Baptism places Jesus' name on you. It marks you as one saved by the Lord. Your baptism is also a confession that Jesus does in fact save. Yes, he saved you by his circumcision, his obedience to father and mother, his baptism, every act of obedience done by him throughout his life, his suffering and death on the cross and his glorious resurrection. And Jesus saves you today, through Absolution, the proclamation of the Gospel, and the Lord's Supper. The name Jesus is a sentence, "The Lord saves." So every proclamation of the Gospel is to hear the sweet name of Jesus.
And not only in church during worship do you hear this blessed name. You take it home with you. Every prayer you do in faith is to confess Jesus' name to your Father in heaven. There is nothing better you can speak of to your children, your husband or wife, your friends and strangers than the name of Jesus. You should wake up to the name of Jesus, think and pray it, speak it. The name of Jesus should urge you to go to church and hear this glorious name more, let it cover you. Because when Jesus' name is yours, so is salvation.

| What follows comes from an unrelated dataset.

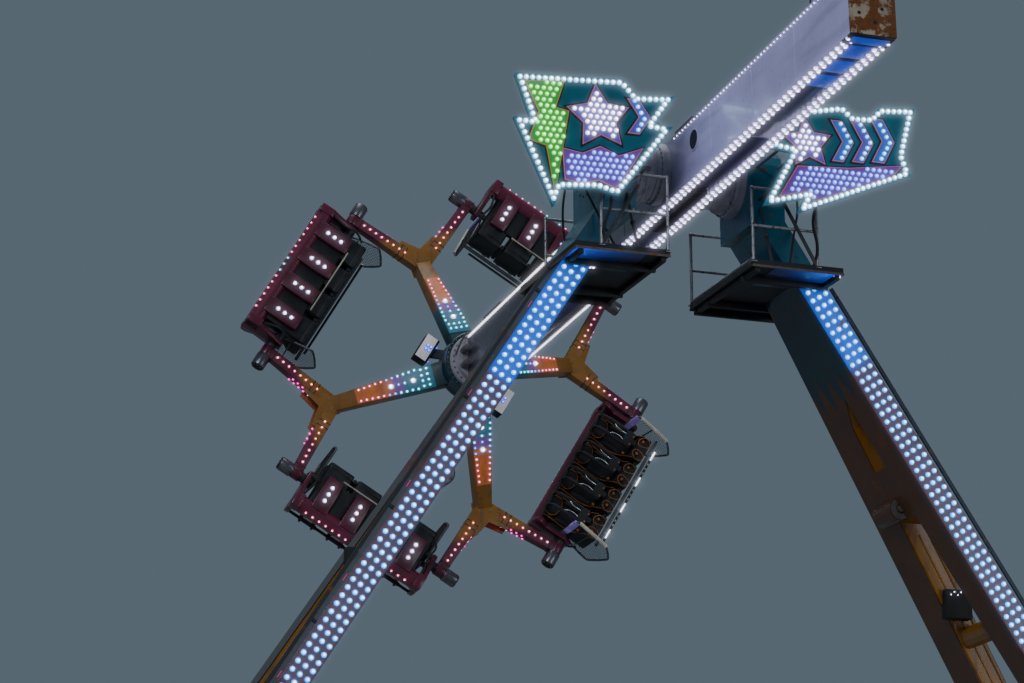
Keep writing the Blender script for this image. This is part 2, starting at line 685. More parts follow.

"What if the propagation of original sin in me condemns me, yet Thou art my Jesus. What if my conception in sin condemns me, still Thou art my Jesus. What if my creation in sin and under the curse condemns me, nevertheless Thou art my Savior. What if my corrupted birth condemns me, yet art Thou my Salvation. What if the sins of my youth condemn me, still art Thou my Jesus. What if the course of my whole life, defiled with most grievous sin, condemns me, yet Thou remainest still my Jesus! What if the penalty of death to be inflicted upon me for my sins and various transgressions condemns me, yet art Thou still my Savior! What if the awful sentence of the last judgment rise up against me, yet will I trust Thee, and fly to Thee as my Jesus, my Savior!" Amen.